ERISA provided for the creation of the Pension Benefit Guarantee Corporation. This is a government organization that takes over a pension program when a company goes bankrupt or just cannot fund the pension program anymore. It's like the FDIC, Federal Deposit Insurance Corporation, that insures your bank deposits. The PBGC provides a form of insurance to industry employees so that they can recover some percentage of their defined benefit plan when it or your company fails. However, this amount is generally quite a bit less than they would have received under their plan. The PBGC is supposed to be funded by all companies by way of joint premium payments into the program. But the PBGC is also presently underfunded and you know who is going to eventually pay for this.

The downside for the employee is that the Pension Benefit Guarantee Corporation gives a defaulting or bankrupt company a way to legally get rid of the pension plan.

These defaults first started some years ago with the so-called "rust belt" steel companies (Bethlehem Steel was the largest default) and later included various airlines like Eastern, TWA, America West, ATA, US Air, and now United. By way of contrast, the recent Enron failure, you may recall, did not involve a defined plan. The poor employees there had most of their money in 401K company stock which went in the tank and many lost everything. This was a self-directed plan.

Again, there is no requirement that companies provide a retirement plan or any other benefits at all. Of course all the governmental people have their defined benefit plans because it's a good deal and that's what government is all about when the taxpayers pay. Everybody else can have something similar but it's the more risky self-directed plan. This is what most people in industry have today. You younger guys take note.

United Airlines

You might have read recently that the judge in this bankruptcy case allowed United to terminate its defined benefit retirement plans and turn them over to the Pension Benefit Guarantee people to pay and administer. Not having to pay this enormous amount of money means that the airline can become much more competitive in the marketplace. The threat is that it could be an incentive for others to follow. United has four plans for the various people concerned and it is estimated that it will save some $7 million in immediate costs for investment elsewhere in the company. The total savings, including the unfunded liability estimates, are some $4 billion. You can be certain that the other carriers, Delta, Northwest, and perhaps American, will all join the club and file for Chapter 11 relief if they don't get some pension reform outside of the bankrupcy process.

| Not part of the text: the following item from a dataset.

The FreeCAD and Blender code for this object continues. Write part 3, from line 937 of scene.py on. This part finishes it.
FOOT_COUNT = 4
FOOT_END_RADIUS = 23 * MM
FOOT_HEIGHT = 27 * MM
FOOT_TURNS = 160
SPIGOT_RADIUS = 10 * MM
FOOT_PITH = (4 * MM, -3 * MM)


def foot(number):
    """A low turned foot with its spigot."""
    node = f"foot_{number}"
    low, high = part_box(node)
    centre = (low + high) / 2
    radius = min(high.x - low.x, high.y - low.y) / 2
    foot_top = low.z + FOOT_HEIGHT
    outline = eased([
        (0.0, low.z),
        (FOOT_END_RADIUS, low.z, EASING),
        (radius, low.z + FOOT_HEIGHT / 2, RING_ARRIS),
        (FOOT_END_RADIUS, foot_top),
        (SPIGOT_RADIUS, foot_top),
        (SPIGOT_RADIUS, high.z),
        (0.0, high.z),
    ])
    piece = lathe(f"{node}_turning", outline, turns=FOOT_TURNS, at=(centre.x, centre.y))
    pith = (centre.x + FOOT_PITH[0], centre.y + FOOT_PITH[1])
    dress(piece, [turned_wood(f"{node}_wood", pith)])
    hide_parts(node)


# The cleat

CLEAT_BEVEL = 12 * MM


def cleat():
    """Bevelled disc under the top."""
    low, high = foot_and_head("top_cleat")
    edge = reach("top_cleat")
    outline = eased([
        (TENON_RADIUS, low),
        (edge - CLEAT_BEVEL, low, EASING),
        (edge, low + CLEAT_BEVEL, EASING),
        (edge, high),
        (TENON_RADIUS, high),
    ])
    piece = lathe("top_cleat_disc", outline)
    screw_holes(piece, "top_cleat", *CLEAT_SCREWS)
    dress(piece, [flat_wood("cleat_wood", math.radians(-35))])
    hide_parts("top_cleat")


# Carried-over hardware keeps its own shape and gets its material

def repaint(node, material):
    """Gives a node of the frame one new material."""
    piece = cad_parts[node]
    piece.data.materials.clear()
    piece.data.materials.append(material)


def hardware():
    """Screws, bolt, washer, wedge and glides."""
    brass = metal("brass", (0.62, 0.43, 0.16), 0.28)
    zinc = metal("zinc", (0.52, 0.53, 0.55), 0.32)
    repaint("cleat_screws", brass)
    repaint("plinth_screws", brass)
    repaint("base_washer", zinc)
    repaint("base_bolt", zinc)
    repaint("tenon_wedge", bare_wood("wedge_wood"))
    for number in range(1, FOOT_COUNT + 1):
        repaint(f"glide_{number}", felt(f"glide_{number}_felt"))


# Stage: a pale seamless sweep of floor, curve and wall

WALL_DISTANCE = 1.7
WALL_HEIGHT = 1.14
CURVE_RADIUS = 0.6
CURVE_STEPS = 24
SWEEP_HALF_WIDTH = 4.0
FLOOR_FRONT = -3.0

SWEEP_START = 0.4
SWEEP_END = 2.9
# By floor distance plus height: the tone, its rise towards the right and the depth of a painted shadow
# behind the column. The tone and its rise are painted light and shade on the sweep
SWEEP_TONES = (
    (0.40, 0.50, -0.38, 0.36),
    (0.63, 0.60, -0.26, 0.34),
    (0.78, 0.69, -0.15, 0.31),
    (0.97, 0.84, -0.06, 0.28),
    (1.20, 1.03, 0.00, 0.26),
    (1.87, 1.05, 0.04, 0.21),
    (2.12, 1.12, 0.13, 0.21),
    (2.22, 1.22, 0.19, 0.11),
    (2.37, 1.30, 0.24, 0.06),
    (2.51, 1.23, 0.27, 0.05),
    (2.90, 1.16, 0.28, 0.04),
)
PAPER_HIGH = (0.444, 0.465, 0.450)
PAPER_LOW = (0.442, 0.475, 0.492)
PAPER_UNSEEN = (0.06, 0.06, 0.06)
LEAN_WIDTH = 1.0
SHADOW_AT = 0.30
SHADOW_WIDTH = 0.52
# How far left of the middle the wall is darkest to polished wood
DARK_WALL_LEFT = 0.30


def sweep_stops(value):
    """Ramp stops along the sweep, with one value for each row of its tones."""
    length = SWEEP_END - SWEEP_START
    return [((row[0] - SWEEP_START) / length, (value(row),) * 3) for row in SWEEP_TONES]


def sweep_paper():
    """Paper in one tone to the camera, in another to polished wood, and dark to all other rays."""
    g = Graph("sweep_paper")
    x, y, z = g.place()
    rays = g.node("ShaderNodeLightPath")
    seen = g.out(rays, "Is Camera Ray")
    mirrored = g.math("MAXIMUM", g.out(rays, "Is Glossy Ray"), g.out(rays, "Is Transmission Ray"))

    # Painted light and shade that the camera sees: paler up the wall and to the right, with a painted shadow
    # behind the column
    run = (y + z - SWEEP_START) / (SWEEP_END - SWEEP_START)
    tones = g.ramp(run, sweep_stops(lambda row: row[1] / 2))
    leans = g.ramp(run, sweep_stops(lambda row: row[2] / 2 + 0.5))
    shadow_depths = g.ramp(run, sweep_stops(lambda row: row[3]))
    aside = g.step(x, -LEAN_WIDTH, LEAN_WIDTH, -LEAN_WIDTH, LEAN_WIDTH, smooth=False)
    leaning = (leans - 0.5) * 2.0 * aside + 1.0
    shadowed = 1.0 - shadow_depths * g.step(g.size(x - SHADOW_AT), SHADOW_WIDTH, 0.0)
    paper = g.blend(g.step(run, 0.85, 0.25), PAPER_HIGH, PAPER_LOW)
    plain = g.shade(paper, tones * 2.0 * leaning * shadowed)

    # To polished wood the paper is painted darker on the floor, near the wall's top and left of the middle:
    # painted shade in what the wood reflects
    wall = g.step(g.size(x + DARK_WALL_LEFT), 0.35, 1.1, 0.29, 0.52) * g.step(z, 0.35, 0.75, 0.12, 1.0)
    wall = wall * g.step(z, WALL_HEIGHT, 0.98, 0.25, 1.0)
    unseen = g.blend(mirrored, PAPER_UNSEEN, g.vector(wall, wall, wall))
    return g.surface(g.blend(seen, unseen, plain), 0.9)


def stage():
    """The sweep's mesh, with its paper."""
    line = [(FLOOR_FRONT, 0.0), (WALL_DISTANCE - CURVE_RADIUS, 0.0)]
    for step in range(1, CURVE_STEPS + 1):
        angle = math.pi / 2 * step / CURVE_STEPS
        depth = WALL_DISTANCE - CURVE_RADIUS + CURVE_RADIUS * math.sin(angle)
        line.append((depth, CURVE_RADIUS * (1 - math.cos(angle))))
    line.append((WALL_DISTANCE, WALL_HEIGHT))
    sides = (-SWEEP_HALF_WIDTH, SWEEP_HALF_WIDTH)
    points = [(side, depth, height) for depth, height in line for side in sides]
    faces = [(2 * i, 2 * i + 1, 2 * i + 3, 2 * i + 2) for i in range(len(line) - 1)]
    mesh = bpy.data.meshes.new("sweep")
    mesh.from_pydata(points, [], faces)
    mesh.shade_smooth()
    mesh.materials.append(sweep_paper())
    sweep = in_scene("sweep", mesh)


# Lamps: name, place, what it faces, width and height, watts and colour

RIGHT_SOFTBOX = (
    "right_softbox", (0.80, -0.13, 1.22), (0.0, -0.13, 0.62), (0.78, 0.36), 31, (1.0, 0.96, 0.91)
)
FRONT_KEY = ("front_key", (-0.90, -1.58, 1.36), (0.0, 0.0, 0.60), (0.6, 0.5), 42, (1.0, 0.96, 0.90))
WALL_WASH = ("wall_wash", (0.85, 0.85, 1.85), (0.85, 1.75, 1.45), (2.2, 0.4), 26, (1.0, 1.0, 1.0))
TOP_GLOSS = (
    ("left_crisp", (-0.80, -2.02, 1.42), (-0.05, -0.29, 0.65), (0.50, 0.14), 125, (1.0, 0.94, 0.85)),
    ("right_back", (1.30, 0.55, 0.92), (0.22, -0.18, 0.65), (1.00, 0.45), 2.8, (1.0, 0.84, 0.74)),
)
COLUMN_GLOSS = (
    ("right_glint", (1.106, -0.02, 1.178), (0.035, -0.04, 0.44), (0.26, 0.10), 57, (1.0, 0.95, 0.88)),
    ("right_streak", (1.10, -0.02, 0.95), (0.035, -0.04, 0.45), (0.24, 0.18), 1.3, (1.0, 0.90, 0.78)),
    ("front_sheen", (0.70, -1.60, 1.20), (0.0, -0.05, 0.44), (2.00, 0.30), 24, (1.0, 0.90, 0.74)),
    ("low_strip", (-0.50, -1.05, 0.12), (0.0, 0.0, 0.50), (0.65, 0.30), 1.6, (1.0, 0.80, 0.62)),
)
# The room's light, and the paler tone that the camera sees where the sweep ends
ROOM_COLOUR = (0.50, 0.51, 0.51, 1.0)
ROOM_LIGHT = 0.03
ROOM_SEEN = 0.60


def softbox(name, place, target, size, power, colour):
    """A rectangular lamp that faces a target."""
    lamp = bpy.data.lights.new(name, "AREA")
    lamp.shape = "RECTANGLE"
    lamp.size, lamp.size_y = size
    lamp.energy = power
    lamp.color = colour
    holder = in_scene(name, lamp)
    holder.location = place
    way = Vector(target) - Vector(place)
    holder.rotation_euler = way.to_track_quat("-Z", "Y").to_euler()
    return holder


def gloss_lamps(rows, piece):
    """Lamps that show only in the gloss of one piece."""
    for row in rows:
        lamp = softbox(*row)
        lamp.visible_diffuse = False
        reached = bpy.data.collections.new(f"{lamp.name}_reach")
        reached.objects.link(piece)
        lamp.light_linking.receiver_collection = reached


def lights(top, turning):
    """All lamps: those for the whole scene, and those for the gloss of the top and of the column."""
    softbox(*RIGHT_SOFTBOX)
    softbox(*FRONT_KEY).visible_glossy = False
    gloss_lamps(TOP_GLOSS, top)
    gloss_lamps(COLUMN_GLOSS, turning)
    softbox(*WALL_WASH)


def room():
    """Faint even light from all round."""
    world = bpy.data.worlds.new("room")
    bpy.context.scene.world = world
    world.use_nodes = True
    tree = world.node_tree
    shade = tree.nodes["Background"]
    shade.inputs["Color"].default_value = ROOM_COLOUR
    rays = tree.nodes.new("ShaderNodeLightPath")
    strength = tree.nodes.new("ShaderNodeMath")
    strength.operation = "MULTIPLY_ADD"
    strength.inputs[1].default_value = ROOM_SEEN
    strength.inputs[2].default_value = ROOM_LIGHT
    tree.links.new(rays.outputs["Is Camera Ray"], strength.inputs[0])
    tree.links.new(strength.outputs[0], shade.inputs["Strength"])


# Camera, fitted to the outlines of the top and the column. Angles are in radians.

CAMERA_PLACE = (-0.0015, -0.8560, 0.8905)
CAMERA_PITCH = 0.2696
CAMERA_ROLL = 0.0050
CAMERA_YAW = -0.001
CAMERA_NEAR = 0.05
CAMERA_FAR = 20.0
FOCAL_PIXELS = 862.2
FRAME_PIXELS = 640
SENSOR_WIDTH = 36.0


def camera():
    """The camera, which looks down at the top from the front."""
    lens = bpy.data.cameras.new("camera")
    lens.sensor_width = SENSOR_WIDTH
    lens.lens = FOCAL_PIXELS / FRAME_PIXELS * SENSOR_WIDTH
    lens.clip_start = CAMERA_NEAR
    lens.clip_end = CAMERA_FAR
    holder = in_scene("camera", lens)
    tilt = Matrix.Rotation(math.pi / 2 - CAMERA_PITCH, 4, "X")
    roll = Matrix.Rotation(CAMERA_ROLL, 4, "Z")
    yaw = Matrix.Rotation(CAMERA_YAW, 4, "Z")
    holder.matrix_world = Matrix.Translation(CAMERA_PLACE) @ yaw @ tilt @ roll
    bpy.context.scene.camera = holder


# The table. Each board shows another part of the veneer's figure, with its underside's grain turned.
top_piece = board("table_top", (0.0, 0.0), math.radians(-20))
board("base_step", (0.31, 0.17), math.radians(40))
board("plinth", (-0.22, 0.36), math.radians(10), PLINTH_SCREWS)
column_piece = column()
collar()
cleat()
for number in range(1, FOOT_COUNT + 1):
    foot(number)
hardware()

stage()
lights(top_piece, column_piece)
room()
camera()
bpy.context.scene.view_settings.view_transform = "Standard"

United's action will be painful to 120,000 employees, including retirees. US Air people and others have already felt this sting. We should keep in mind also that United employees, like Enron employees were part owners of the company and stand to loose on their stock investment as well.

Needless to say, all the top dogs of the company no doubt have their pension plan protected by pre-funded plans. This is a plan that is untouchable in bankruptcy because it is funded in advance and put in a trust. These arrangements recently came to light at American and forced the retirement of its CEO. Nobody knows how far down the management chain this may reach. It is a commonly used plan to protect top management from any loss when the company goes bankrupt.

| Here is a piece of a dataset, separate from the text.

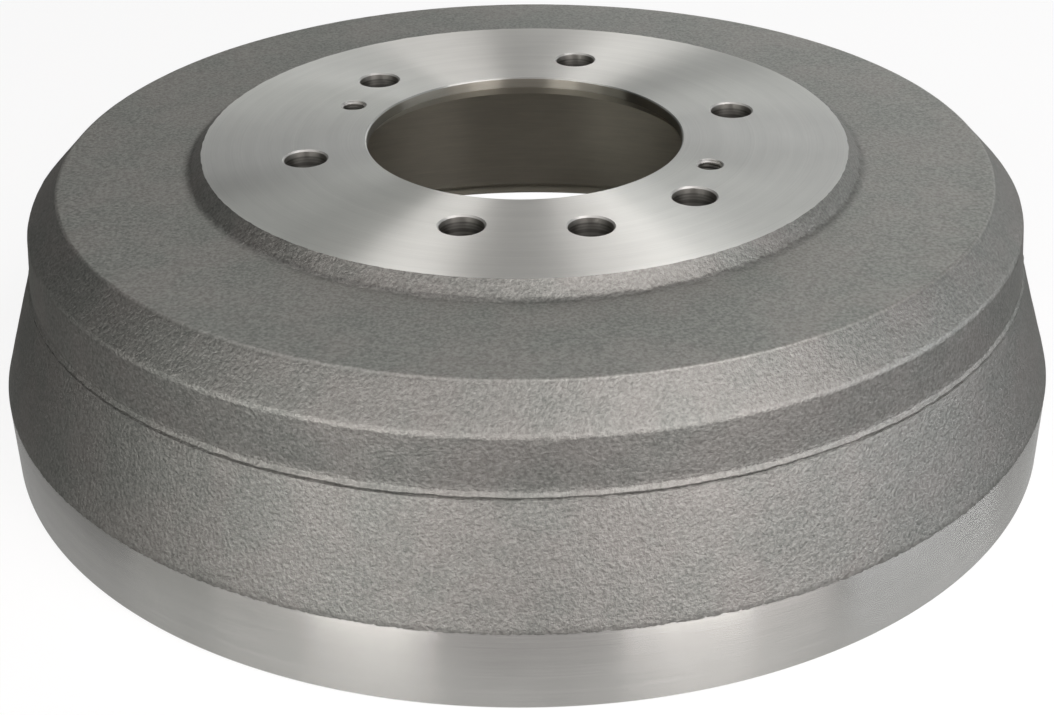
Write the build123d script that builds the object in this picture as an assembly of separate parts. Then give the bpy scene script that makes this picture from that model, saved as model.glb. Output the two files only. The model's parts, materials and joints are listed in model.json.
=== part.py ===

United's action in terminating its pension plan has undoubtedly impacted the work ethic of the employees. They have already been subjected to a double whammy, namely, sharp cuts in benefits and salary and then this comes along. It could be the last straw.

Filing for Chapter 11 bankrupcy also allows a company to terminate its employment contracts with the unions representing employees, reduce wages, and modify working conditions as it sees fit. On May 31, shortly before a bankruptcy judge was to rule on whether the existing contract could be replaced with one giving workers reduced wages and benefits, mechanics and other ground support employees represented by the International Association of Machinists (IAM) and Aircraft Mechanics Fraternal Association (AMFA) reached an agreement with the company on a five-year contract that averted a potentially crippling strike.

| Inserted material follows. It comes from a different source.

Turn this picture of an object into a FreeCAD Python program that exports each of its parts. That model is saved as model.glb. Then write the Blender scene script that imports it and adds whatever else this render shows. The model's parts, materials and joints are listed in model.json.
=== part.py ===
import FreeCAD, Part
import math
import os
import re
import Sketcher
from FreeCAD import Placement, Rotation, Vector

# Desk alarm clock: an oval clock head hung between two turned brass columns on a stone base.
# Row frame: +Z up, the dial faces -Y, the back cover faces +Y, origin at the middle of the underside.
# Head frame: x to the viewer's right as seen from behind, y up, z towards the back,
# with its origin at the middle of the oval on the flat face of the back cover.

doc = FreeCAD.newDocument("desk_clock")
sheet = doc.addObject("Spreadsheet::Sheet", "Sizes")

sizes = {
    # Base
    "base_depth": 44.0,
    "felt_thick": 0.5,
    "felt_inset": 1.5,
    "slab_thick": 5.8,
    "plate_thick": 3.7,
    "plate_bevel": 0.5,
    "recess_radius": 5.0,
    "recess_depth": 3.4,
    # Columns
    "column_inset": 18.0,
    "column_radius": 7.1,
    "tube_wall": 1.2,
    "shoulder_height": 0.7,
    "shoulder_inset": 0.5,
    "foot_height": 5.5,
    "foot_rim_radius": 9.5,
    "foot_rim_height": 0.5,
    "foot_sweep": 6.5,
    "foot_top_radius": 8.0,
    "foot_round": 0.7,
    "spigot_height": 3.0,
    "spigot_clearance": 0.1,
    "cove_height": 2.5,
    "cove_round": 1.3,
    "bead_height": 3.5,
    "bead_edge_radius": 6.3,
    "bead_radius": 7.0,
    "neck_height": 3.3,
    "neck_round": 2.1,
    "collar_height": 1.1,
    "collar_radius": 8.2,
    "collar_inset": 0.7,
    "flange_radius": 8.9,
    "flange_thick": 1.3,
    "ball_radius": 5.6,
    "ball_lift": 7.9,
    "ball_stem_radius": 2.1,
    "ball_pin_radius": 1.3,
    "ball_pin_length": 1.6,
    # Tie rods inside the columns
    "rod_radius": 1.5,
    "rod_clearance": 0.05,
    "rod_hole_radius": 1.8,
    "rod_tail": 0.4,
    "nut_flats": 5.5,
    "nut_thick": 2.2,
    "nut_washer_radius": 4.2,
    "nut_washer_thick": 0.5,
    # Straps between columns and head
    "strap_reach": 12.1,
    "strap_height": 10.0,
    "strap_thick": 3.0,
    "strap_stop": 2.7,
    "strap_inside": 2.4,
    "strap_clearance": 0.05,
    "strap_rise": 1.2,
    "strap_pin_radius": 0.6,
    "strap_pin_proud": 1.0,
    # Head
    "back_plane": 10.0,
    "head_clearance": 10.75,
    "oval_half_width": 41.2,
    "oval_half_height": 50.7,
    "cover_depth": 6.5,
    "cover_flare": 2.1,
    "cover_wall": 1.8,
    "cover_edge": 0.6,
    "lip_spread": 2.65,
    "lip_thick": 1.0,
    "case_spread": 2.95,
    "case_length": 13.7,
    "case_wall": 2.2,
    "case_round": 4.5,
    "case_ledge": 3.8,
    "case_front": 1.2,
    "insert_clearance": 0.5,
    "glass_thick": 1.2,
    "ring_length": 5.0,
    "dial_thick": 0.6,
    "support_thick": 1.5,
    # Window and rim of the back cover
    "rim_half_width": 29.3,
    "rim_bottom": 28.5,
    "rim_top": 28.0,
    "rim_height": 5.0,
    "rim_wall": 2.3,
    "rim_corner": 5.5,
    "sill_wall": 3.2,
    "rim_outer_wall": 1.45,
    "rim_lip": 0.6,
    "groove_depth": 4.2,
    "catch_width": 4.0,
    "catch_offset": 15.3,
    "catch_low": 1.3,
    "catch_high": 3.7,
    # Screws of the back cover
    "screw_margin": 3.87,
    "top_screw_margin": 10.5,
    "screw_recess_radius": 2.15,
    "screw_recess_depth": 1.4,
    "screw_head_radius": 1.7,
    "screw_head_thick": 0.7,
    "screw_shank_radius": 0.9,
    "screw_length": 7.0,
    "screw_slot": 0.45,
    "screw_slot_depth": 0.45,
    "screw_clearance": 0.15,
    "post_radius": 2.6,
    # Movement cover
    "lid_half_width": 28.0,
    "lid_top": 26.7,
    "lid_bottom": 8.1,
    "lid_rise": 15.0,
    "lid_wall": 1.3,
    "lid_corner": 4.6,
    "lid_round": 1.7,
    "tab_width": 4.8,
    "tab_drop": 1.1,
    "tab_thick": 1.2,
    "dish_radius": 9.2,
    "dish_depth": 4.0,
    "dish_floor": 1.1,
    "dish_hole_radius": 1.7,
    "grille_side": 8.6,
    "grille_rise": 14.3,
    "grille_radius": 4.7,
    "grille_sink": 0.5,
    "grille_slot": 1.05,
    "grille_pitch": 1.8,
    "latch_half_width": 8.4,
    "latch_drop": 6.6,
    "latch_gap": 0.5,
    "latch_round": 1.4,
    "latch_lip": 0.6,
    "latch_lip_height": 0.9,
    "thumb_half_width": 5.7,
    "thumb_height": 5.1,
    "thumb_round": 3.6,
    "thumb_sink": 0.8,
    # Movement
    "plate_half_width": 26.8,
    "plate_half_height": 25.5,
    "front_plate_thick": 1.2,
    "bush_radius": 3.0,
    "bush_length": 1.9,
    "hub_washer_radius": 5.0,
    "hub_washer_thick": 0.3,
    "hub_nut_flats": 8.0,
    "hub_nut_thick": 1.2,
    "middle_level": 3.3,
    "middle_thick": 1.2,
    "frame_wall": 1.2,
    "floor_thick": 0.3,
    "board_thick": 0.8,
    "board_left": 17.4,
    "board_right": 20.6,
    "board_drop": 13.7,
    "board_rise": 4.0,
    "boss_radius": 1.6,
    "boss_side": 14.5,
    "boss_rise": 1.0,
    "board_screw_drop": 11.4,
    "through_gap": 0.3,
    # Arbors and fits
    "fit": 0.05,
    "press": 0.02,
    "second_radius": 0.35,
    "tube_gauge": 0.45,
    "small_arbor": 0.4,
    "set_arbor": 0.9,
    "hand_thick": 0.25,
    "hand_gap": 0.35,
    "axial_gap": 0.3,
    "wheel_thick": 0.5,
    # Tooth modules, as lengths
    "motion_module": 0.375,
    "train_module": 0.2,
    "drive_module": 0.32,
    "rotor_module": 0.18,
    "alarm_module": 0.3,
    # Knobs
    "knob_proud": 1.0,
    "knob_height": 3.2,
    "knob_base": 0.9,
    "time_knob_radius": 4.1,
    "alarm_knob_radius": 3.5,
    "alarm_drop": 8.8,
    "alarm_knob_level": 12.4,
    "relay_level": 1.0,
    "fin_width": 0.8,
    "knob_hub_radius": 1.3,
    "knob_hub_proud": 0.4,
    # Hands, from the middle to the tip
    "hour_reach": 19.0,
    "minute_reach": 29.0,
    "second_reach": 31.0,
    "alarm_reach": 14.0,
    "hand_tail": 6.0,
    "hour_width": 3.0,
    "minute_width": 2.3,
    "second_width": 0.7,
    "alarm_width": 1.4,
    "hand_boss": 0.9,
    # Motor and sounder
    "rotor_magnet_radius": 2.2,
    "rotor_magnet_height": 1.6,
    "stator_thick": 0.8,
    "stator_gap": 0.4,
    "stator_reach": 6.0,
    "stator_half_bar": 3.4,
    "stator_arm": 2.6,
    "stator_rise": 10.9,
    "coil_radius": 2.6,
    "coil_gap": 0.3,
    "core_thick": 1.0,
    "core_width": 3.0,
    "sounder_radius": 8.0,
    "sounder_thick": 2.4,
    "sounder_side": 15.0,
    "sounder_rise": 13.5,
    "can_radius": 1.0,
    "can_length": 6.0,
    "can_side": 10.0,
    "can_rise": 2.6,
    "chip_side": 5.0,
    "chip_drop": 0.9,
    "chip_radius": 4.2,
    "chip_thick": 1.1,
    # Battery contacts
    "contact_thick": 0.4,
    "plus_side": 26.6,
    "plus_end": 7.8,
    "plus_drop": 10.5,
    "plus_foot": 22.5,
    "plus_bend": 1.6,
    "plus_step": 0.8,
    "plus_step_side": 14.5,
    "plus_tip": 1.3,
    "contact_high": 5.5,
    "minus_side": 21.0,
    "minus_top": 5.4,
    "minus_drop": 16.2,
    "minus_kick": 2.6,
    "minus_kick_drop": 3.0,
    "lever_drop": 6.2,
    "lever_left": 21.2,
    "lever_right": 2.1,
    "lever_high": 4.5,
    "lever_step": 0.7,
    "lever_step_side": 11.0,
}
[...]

The protection afforded by our bankruptcy law allows these carriers to stay in business indefinitely in spite of large losses and permits cancellation and restructuring of their costly labor and lease or finance agreements. They can further reduce costs by not paying or paying less on their aircraft leases. Maybe some changes should be made in the bankruptcy laws. Consumers were recently severely impacted by changes made in the case of individual bankruptcies.

We recall that it was just a few years ago that United attempted to merge with America West which had already been in and out of bankrupcy in the middle 1990s. After 9-11 it was perilously close to filing bankrupcy again when it was saved by a $380 million loan from the government. The merger deal did not fly when America West backed away from some difficult conditions set by United. Now it's US Air, also in bankrupcy itself, that is merging with America West. You can bet a lot of mechanics and others will be let go in this deal. Just watch. Many observers state that these two weak companies cannot support themselves now. How can they expect the merged companies to survive as they now stand?

City Woes - Criminal Complaints

Airlines are not the only ones with pension problems. Most major cites in the country also have underfunded retirement programs. You may have read about the huge $1.4 billion deficit in the City of San Diego's pension plan. Remember, they are not covered under ERISA and the PBGC for any defaults. They only have the taxpayers to fall back on. Rest assured, they will survive.

The San Diego newspapers say that the pension board that sets the amounts, raises, and other details of the program have been charged in criminal complaints for raising their own and predecessors' pensions and adding other expensive self-serving perks to the plan. This is a violation of state law against self-dealing and the city attorney has stated that he would not allow pension benefits that were void at their creation, to be paid by the city. The trial of these people, if it occurs, will certainly open up a Pandora's box of problems for a new mayor. The present mayor and city manager have resigned, of course, with their pensions intact.

One can only wonder if criminal complaints might be available to some imaginative prosecutor to help put a stop to the wholesale abandonment and abuse of pension plans in industry?